Considerações acerca da constitucionalidade do decreto lei 911/69.

quinta-feira, 20 de abril de 2017

Atualizado às 07:15

Não rara às vezes, em que o magistrado, ao deparar-se com a ação de busca e apreensão, oriunda de contrato de alienação fiduciária, ou, ainda, ação de reintegração de posse, decorrente de contrato de arrendamento mercantil de automóvel, ao apreciar a medida liminar, equivocadamente, em controle difuso de constitucionalidade, indefere a medida liminar, sob o argumento de que o decreto lei 911/69 é inconstitucional.

O fazem, sobretudo, sob o argumento de que o referido diploma legal fora editado sob a égide do regime militar, estando, portanto, em confronto com os princípios da Constituição Cidadã.

Todavia, tais decisões olvidam para o fato, notório, eis que já decorreram, no presente ano, de 2017, quase três décadas de regime democrático, sob a égide da Constituição Cidadã, que a Carta Magna, recepcionou o decreto lei 911/69, sendo, portanto, plenamente válida as suas disposições.

Não obstante, tais decisões, alegam que as ações de busca e apreensão, sob a égide do referido diploma legal, violam os princípios constitucionais do contraditório e ampla defesa, o que, por óbvio, não se pode conceber, haja vista a natureza cautelar, própria da ação, que preenchendo os requisitos legais para tanto, vale-se do procedimento especial para reaver a garantia.
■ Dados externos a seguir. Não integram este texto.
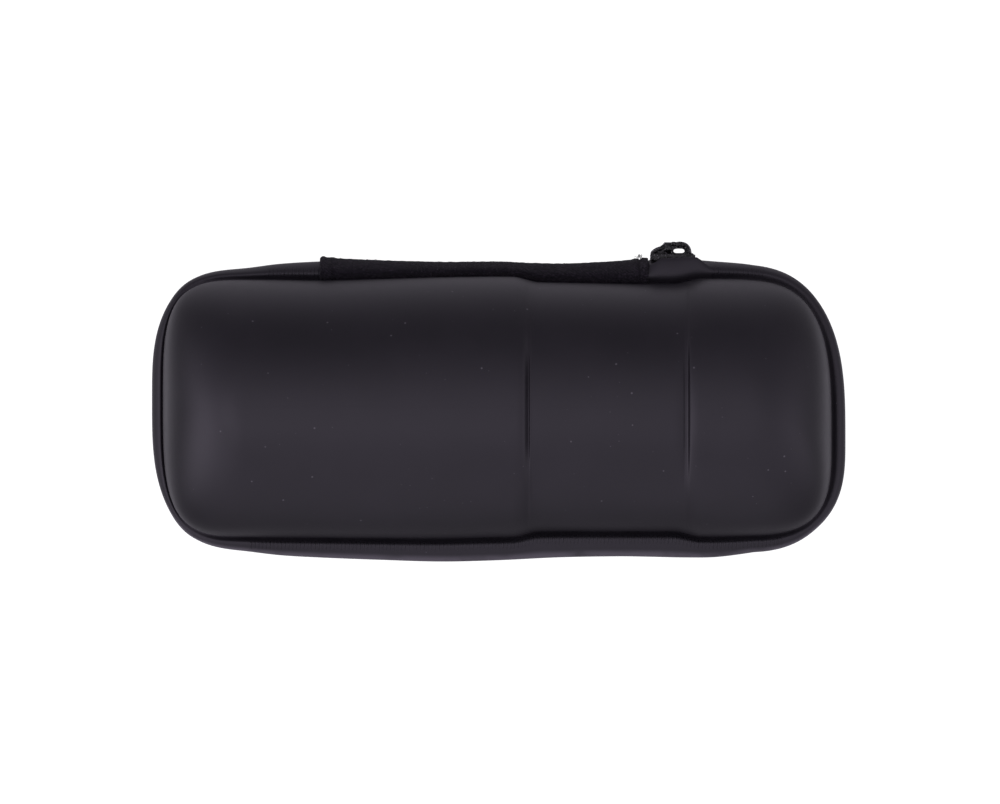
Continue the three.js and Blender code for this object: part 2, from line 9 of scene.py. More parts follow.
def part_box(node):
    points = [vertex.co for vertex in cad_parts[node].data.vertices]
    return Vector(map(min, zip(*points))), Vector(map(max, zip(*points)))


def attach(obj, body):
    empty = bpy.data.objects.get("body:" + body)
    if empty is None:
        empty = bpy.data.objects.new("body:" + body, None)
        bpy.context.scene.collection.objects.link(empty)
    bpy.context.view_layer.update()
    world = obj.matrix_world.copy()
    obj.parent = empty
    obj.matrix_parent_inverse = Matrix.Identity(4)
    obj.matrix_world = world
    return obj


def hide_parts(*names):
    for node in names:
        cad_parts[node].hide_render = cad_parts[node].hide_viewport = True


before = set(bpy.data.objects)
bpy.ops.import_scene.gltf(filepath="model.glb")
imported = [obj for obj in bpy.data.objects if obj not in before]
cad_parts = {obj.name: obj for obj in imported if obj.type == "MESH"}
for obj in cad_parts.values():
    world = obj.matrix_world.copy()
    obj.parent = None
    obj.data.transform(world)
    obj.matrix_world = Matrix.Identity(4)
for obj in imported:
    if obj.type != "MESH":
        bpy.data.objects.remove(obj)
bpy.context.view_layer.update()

# Camera
# The photograph looks straight down on the lying bag from far away, so that hardly any perspective shows.
# Its frame is known at the height of the zip, whose outline it was measured by.
MM = 0.001
ZIP_Z = 36.2  # height of the zip's plane, mm
VIEW_WIDTH = 280  # what the frame takes in at that height
VIEW_AT = (0.56, 1.82)
CAMERA_HEIGHT = 2500  # above that plane
SENSOR = 36
CLIP = (0.1, 100)  # m


def put(name, data):
    """A new object in the scene."""
    made = bpy.data.objects.new(name, data)
    bpy.context.scene.collection.objects.link(made)
    return made


camera_data = bpy.data.cameras.new("camera")
camera_data.sensor_width = SENSOR
camera_data.lens = SENSOR * CAMERA_HEIGHT / VIEW_WIDTH
camera_data.clip_start, camera_data.clip_end = CLIP
camera = put("camera", camera_data)
camera.location = (VIEW_AT[0] * MM, VIEW_AT[1] * MM, (ZIP_Z + CAMERA_HEIGHT) * MM)
bpy.context.scene.camera = camera

# Front and back shells
# Two halves of laminated foam with a smooth coated skin, pressed hot in a mould shaped like half a drinking
# bottle. The waist is a shallow step pressed into each, and the rims are turned in over the zip's tapes.
HALF_LENGTH = 94  # base rim to the middle, mm
HALF_WIDTH = 37
HALF_DEPTH = 37
WALL = 3
HEAD = 41.1  # neck rim to the waist
WAIST = 45.1
WAIST_DEPTH = 1.4
STEP_AT_RIM = 8  # length of each step there
SHOULDER = 5.6  # how far the mould's rounded shoulder reaches from each step at the crown
STEP_FOOT = 0.9  # how far the sharp foot lies inside the waist
SHOULDER_POWER = 5
CREASE_DEPTH = 1.0  # of the sharp crease along each foot
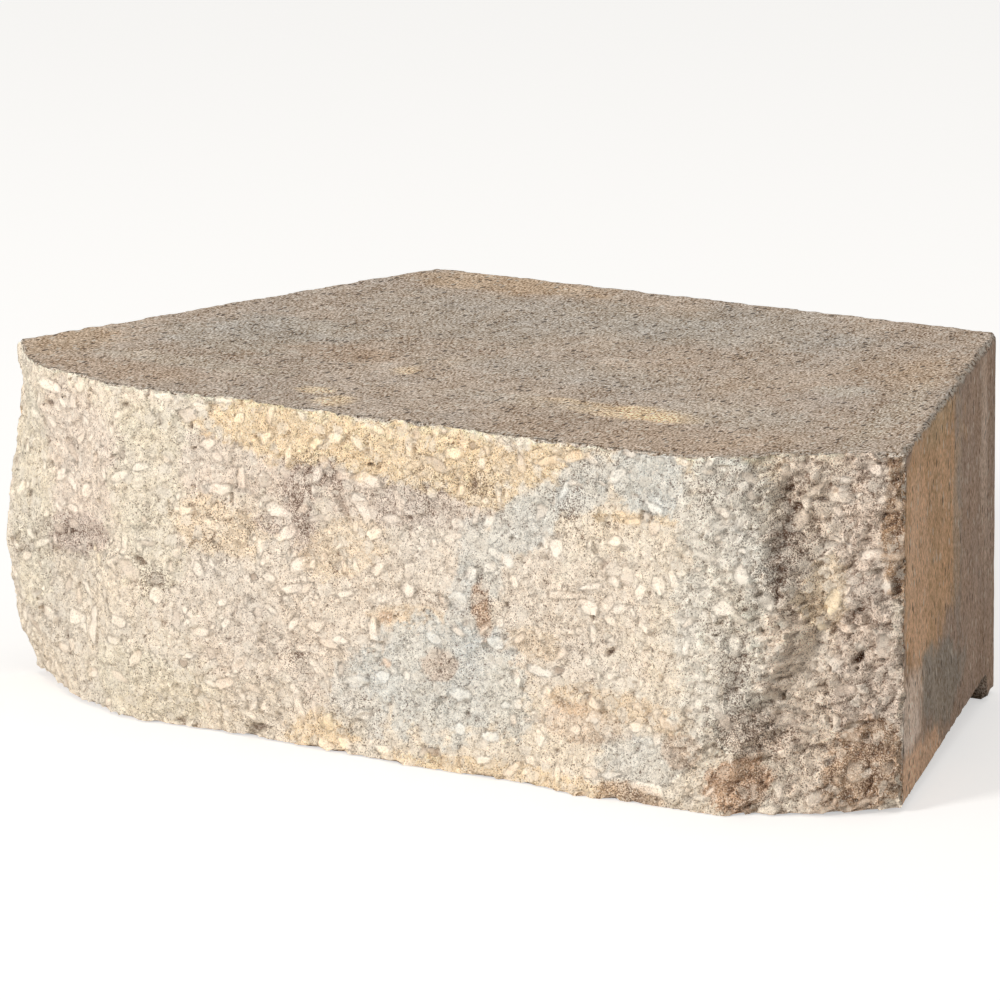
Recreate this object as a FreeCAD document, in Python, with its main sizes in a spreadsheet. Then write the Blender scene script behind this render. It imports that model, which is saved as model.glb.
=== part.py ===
import FreeCAD, Part
import Sketcher
import math
import os

# Retaining wall block: one moulded concrete unit with a lip under its back edge and a
# front broken along three planes. Sizes in millimetres.
# X runs across the front, Y from the front to the back, Z up. The origin is the middle of
# the bottom bearing plane, half way between the middle of the broken front and the back.

doc = FreeCAD.newDocument("retaining_wall_block")

driving_sizes = [
    ("course_height", 101.6, "bottom bearing plane to top face"),
    ("front_width", 298.0, "between the two front corners"),
    ("back_width", 202.0, "across the back face, before the skew"),
    ("side_depth", 152.5, "front corner to back face, square to the back"),
    ("left_skew", 6.5, "left side further out at its front corner, and further in at the back"),
    ("facet_setback", 32.0, "front corner behind the middle of the front"),
    ("facet_width", 55.0, "each angled end of the front, across"),
    ("ridge_softness", 3.0, "rounding of the two ridges where the planes meet"),
    ("lip_drop", 9.5, "lip below the bottom bearing plane"),
    ("lip_thickness", 12.7, "lip at its lower edge, front to back"),
    ("lip_slope", 3.3, "how much thicker the lip is at its root"),
    ("lip_root_radius", 3.0, "fillet between the bearing plane and the lip"),
    ("lip_chamfer", 1.5, "chamfer round the lower edge of the lip"),
    ("rear_corner_radius", 6.0, "upright corners at the back"),
    ("arris_radius", 1.2, "long moulded edges of the top"),
    ("split_allowance", 16.0, "moulded concrete past the middle of the break"),
    ("grid_step", 5.0, "spacing of the points that carry the broken face"),
    ("undulation", 0.7, "height of the long waves in the break"),
    ("shoulder_swell", 4.0, "left front corner stands out at mid height"),
    ("brow_swell", 8.0, "left angled end stands out below the top"),
    ("brow_lost", 4.0, "and falls back again at its upper corner"),
    ("undercut", 4.0, "middle plane falls back along the bottom, left of the middle"),
    ("shelf_swell", 8.0, "shelf beside the right ridge stands out past its plane"),
    ("shelf_reach", 19.0, "from the right ridge to the end of the shelf"),
    ("shelf_wander", 12.0, "how much further the shelf reaches at mid height"),
    ("shelf_step", 8.0, "width of the fall at the end of the shelf"),
    ("foot_swell", 12.0, "right angled end stands out at the bottom"),
    ("spall_depth", 8.0, "lost from the lower left front corner"),
    ("spall_width", 34.0, "lost corner, across"),
    ("spall_height", 19.0, "lost corner, up"),
]

sizes = doc.addObject("Spreadsheet::Sheet", "sizes")
for row, (alias, value, note) in enumerate(driving_sizes, start=1):
    sizes.set(f"A{row}", alias)
    sizes.set(f"B{row}", str(value))
    sizes.setAlias(f"B{row}", alias)
    sizes.set(f"C{row}", note)
doc.recompute()


def size(expression):
    """The value in millimetres of an expression over the sheet's sizes."""
    return float(sizes.evalExpression(expression))


def origin_plane(body, role):
    """The body's own origin plane with this role."""
    return next(plane for plane in body.Origin.OriginFeatures if plane.Role == role)


def polygon_sketch(body, name, role, corners):
    """A closed polygon on one of the body's origin planes. Each corner is a pair of
    expressions over the sheet, kept as dimensions from the sketch's own origin."""
    sketch = body.newObject("Sketcher::SketchObject", name)
    sketch.AttachmentSupport = [(origin_plane(body, role), "")]
    sketch.MapMode = "FlatFace"
    points = [FreeCAD.Vector(size(across), size(up), 0) for across, up in corners]
    for start, end in zip(points, points[1:] + points[:1]):
        sketch.addGeometry(Part.LineSegment(start, end), False)
    for side, (point, expressions) in enumerate(zip(points, corners)):
        following = (side + 1) % len(points)
        sketch.addConstraint(Sketcher.Constraint("Coincident", side, 2, following, 1))
        for kind, value, expression in zip(("DistanceX", "DistanceY"), point, expressions):
            dimension = Sketcher.Constraint(kind, -1, 1, side, 1, value)
            number = sketch.addConstraint(dimension)
            sketch.setExpression(f"Constraints[{number}]", expression)
    return sketch


def edges_where(feature, test):
    """Names of the feature's edges whose middle passes the test."""
    names = []
    for number, edge in enumerate(feature.Shape.Edges, start=1):
        middle = edge.valueAt((edge.FirstParameter + edge.LastParameter) / 2)
        if test(middle, edge):
            names.append(f"Edge{number}")
    return names


def dress(body, kind, name, base, test, size_property, alias):
    """A fillet or chamfer on the edges of base that pass the test, bound to one size."""
    doc.recompute()
    feature = body.newObject(kind, name)
    feature.Base = (base, edges_where(base, test))
    feature.setExpression(size_property, f"sizes.{alias}")
    doc.recompute()
    return feature


# Moulded blank: the tapered plan, deeper at the front than the finished block, because the
# unit is moulded face to face with its twin and then broken off it. The left side runs in more
# steeply than the right one.
back_line = "(sizes.side_depth + sizes.facet_setback) / 2"
blank_front = f"(-{back_line} - sizes.split_allowance)"
taper = "(sizes.front_width - sizes.back_width) / 2 / sizes.side_depth"
past_corner = "(sizes.facet_setback + sizes.split_allowance)"
half_blank = f"(sizes.front_width / 2 + {taper} * {past_corner})"
half_back = "(sizes.back_width / 2)"
front_skew = f"(sizes.left_skew * (1 + 2 * {past_corner} / sizes.side_depth))"

blank = doc.addObject("PartDesign::Body", "moulded_blank")
plan = polygon_sketch(blank, "plan", "XY_Plane", [
    (f"sizes.left_skew - {half_back}", back_line),
    (f"-{front_skew} - {half_blank}", blank_front),
    (half_blank, blank_front),
    (half_back, back_line),
])
plan.setExpression(".AttachmentOffset.Base.z", "-sizes.lip_drop")
block = blank.newObject("PartDesign::Pad", "block")
block.Profile = plan
block.setExpression("Length", "sizes.course_height + sizes.lip_drop")
doc.recompute()
volume_before_step = block.Shape.Volume

# Bottom bearing plane: everything in front of the lip is cut up to it, across the full
# width. The lip's front face slopes, so that the unit leaves its mould.
lip_front = f"({back_line} - sizes.lip_thickness)"
lip_root = f"({lip_front} - sizes.lip_slope)"
below_lip = "(-2 * sizes.lip_drop)"
step = polygon_sketch(blank, "step", "YZ_Plane", [
    (f"2 * {blank_front}", "0"),
    (lip_root, "0"),
    (lip_front, "-sizes.lip_drop"),
    (lip_front, below_lip),
    (f"2 * {blank_front}", below_lip),
])
bearing_cut = blank.newObject("PartDesign::Pocket", "bearing_cut")
bearing_cut.Profile = step
bearing_cut.Midplane = True
bearing_cut.setExpression("Length", "2 * sizes.front_width")
doc.recompute()

rear_corners = dress(
    blank, "PartDesign::Fillet", "rear_corners", bearing_cut,
    lambda middle, edge: abs(edge.tangentAt(edge.FirstParameter).z) > 0.99 and middle.y > 0,
    "Radius", "rear_corner_radius",
)
lip_root_fillet = dress(
    blank, "PartDesign::Fillet", "lip_root_fillet", rear_corners,
    lambda middle, edge: abs(middle.y - size(lip_root)) < 0.01 and abs(middle.z) < 0.01
    and abs(edge.tangentAt(edge.FirstParameter).x) > 0.99,
    "Radius", "lip_root_radius",
)
lip_edges = dress(
    blank, "PartDesign::Chamfer", "lip_edges", lip_root_fillet,
    lambda middle, edge: abs(middle.z + size("sizes.lip_drop")) < 0.01,
    "Size", "lip_chamfer",
)
top_arrises = dress(
    blank, "PartDesign::Fillet", "top_arrises", lip_edges,
    lambda middle, edge: abs(middle.z - size("sizes.course_height")) < 0.01
    and middle.y > size(blank_front) + 0.01,
    "Radius", "arris_radius",
)
blank.Tip = top_arrises

# Broken face. Places are from the middle of the front and from the bottom bearing plane.
height = size("sizes.course_height")
corner = size("sizes.front_width") / 2
ridge = corner - size("sizes.facet_width")
facet_slope = size("sizes.facet_setback / sizes.facet_width")

# Long waves of the break: wavelength, direction in degrees from level, phase, share of the height.
waves = [
    (71.0, 20, 0.4, 1.0),
    (47.0, 105, 2.1, 0.8),
    (33.0, 62, 4.0, 0.5),
    (26.0, 155, 1.2, 0.4),
]

# Swells: across, up, half width, half height, how far the middle stands out.
swells = [
    (-corner, 0.43 * height, 26, 27, size("sizes.shoulder_swell")),
    (-ridge - 34, height, 17, 30, size("sizes.brow_swell")),
    (-corner - 6, height, 10, 50, -size("sizes.brow_lost")),
    (-ridge + 34, 0, 38, 9, -size("sizes.undercut")),
    (ridge + 31, 0, 24, 14, size("sizes.foot_swell")),
    (ridge + 34, 0.90 * height, 17, 22, -0.4 * size("sizes.foot_swell")),
    (ridge - 28, 0, 15, 10, 0.45 * size("sizes.foot_swell")),
]


def ease(share):
    """Zero below 0, one above 1 and a smooth rise between them."""
    share = min(max(share, 0), 1)
    return share * share * (3 - 2 * share)


def hump(distance, half_width):
    """A bell: one in the middle, about a third at the half width, then nothing."""
    return math.exp(-(distance / half_width) ** 2)


def planes(x):
    """Setback of the three planes: none in the middle, sloping back outside each ridge,
    with the ridge rounded as a hyperbola."""
    outside = abs(x) - ridge
    return facet_slope * (outside + math.hypot(outside, size("sizes.ridge_softness"))) / 2


def shelf(x, z):
    """The right angled end keeps on almost level with the middle for a while and then
    falls back in a crooked step, which reaches furthest at mid height."""
    rise = ease((x - ridge + size("sizes.shelf_reach")) / (2 * size("sizes.shelf_reach")))
    end = ridge + size("sizes.shelf_reach") + size("sizes.shelf_wander") * hump(z - 0.56 * height, 26)
    fall = ease((end - x) / size("sizes.shelf_step") + 0.5)
    return size("sizes.shelf_swell") * rise * fall * (0.45 + 0.55 * hump(z - 0.45 * height, 34))


def spall(x, z):
    """The lost lower left corner: deepest at the corner, gone along a slanting line."""
    along = (x + corner) / size("sizes.spall_width") + z / size("sizes.spall_height")
    return size("sizes.spall_depth") * ease(1 - along)


def undulation(x, z):
    """Four crossing sine waves."""
    total = 0
    for length, degrees, phase, share in waves:
        along = x * math.cos(math.radians(degrees)) + z * math.sin(math.radians(degrees))
        total += share * math.sin(2 * math.pi * along / length + phase)
    return size("sizes.undulation") * total


def break_setback(x, z):
    """How far the broken face lies behind the foremost plane."""
    stands_out = shelf(x, z) + undulation(x, z)
    for across, up, half_width, half_height, out in swells:
        stands_out += out * hump(x - across, half_width) * hump(z - up, half_height)
    return planes(x) + spall(x, z) - stands_out


def grid(low, high):
    """Evenly spaced places from low to high, about one grid step apart."""
    count = math.ceil((high - low) / size("sizes.grid_step"))
    return [low + (high - low) * index / count for index in range(count + 1)]


# The waste in front of the break: a smooth surface through a grid of points, wider and
# taller than the blank, carried forwards past the blank's front.
margin = 2 * size("sizes.grid_step")
reach_across = size(f"{half_blank} + {front_skew}") + margin
front_plane = -size(back_line)
across_places = grid(-reach_across, reach_across)
up_places = grid(-size("sizes.lip_drop") - margin, height + margin)
break_points = [
    [FreeCAD.Vector(x, front_plane + break_setback(x, z), z) for z in up_places]
    for x in across_places
]
break_surface = Part.BSplineSurface()
break_surface.interpolate(break_points)
waste = doc.addObject("Part::Feature", "split_waste")
waste.Shape = break_surface.toShape().extrude(FreeCAD.Vector(0, 2 * size(blank_front), 0))

wall_block = doc.addObject("Part::Cut", "wall_block")
wall_block.Label = "wall_block"
wall_block.Base = blank
wall_block.Tool = waste
wall_block.Placement = FreeCAD.Placement()
doc.recompute()

# Checks before anything is written.
for thing in doc.Objects:
    if {"Invalid", "Error"} & set(thing.State):
        raise RuntimeError(f"{thing.Name} did not build: {thing.State}")
for thing in (block, bearing_cut, blank, waste, wall_block):
    if thing.Shape.isNull() or not thing.Shape.isValid():
        raise RuntimeError(f"{thing.Name} has no sound shape")
if bearing_cut.Shape.Volume >= volume_before_step:
    raise RuntimeError("the bearing cut removed nothing")
if len(wall_block.Shape.Solids) != 1:
    raise RuntimeError("the break left more than one piece")

os.makedirs("parts", exist_ok=True)
wall_block.Shape.exportStep("parts/wall_block.step")
box = wall_block.Shape.optimalBoundingBox()
print(f"wall_block {box.XLength:.1f} x {box.YLength:.1f} x {box.ZLength:.1f} mm")
print(f"volume {wall_block.Shape.Volume / 1e6:.3f} litres")
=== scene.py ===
import math

import bpy
import numpy as np
from mathutils import Matrix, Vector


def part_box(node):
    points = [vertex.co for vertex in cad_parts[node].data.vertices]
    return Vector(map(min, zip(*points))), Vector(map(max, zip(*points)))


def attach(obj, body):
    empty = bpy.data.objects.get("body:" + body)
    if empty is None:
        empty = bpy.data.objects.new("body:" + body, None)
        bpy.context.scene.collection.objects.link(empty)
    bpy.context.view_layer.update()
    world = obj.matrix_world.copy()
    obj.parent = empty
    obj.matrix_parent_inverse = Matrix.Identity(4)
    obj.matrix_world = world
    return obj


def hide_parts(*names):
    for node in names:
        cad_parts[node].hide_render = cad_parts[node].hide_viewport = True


# Retaining wall block of blended concrete: broken front, moulded top, sides and back, lip below.
# Shapes are worked out in millimetres and stored in metres.

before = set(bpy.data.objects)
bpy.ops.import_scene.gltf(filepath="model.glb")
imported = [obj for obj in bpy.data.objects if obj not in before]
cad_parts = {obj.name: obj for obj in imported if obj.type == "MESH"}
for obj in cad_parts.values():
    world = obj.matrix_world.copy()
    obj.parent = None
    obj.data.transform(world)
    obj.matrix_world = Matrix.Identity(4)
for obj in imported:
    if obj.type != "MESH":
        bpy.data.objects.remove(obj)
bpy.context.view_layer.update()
nodeLow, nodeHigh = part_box("wall_block")
mm = 0.001
randomPick = np.random.default_rng(4107)


def printStage(words):
    print("stage:", words)


# Fields of noise and small tools for arrays. The whole number handed to a noise is its seed.

def linearColour(code):
    # sRGB hex text to linear red, green, blue
    parts = np.array([int(code[place:place + 2], 16) for place in (0, 2, 4)]) / 255
    return np.where(parts <= 0.04045, parts / 12.92, ((parts + 0.055) / 1.055) ** 2.4)


def ease(share):
    # Zero below 0, one above 1, a smooth rise between
    share = np.clip(share, 0, 1)
    return share * share * (3 - 2 * share)


def hump(distance, halfWidth):
    # A bell: one in the middle, about a third at the half width
    return np.exp(-(distance / halfWidth) ** 2)


def hashed(corner, seed):
    # Scrambles whole lattice coordinates into numbers from -1 to 1
    key = corner[..., 0] * 73856093 ^ corner[..., 1] * 19349663 ^ corner[..., 2] * 83492791
    key = (key ^ seed * 2654435761) & 0xFFFFFFFF
    key = ((key ^ (key >> 15)) * 2246822519) & 0xFFFFFFFF
    key = ((key ^ (key >> 13)) * 3266489917) & 0xFFFFFFFF
    return ((key ^ (key >> 16)) & 0xFFFF) / 32767.5 - 1


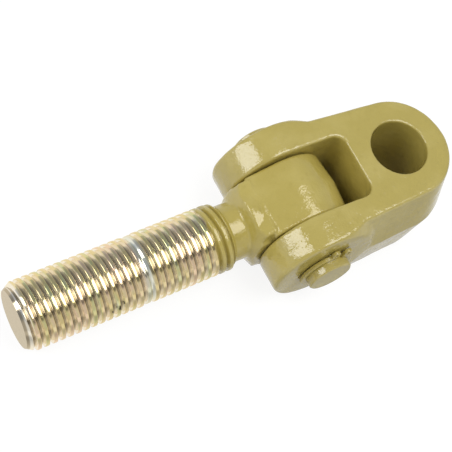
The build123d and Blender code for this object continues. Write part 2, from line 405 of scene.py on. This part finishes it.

Ademais, o novo Código de Processo Civil, permite a apresentação de reconvenção na própria contestação, o que tornou o instituto da alienação fiduciária amplamente permeável aos princípios constitucionais do contraditório e ampla defesa. Assim, o artigo 343 Caput do CPC/2015:

Art. 343. Na contestação, é lícito ao réu propor reconvenção para manifestar pretensão própria, conexa com a ação principal ou com o fundamento da defesa.

Todavia, e não menos importante, a fim de evitar qualquer dúvida acerca da constitucionalidade do decreto lei 911/69, sobreleva mencionar que o Supremo Tribunal Federal já decidiu pela constitucionalidade do referido diploma legal:

Trata-se de agravo de instrumento de decisão que inadmitiu recurso extraordinário interposto com fundamento no artigo?. 102, III, a e b, da Constituição Federal, contra acórdão o qual extinguiu o processo sem resolução de mérito por entender que o decreto-lei 911/69 não foi recepcionado pela Carta Constitucional de 1988.2. No RE, a parte agravante alega ofensa ao artigo 97 da Constituição Federal, sustentando, em síntese, o seguinte: a) constitucionalidade do decreto-lei 911/69. B) ofensa à cláusula da reserva de plenário pela declaração de inconstitucionalidade do decreto-lei 911/69 por órgão fracionário do Tribunal de origem. [...] Portanto, o decreto-lei 911/69 foi recepcionado pela Constituição Federal com exceção, exclusivamente, da parte que prevê a equiparação do devedor fiduciante ao depositário infiel para efeito de cominação da prisão civil, ficando afastada a extinção do processo. 4. Ante o exposto, com fundamento no art. 544, § 4º, do Código de Processo Civil (redação anterior à lei 12.322/10), conheço do agravo e, desde logo, dou provimento ao recurso extraordinário para anular o acórdão recorrido e determinar o retorno dos autos ao Tribunal a quo a fim de que se proceda a novo julgamento, afastando-se a preliminar de carência de ação apontada no acórdão recorrido. (Supremo Tribunal Federal. AI: 822578-MG Min. Ellen Gracie, j. 5 de maio de 2011).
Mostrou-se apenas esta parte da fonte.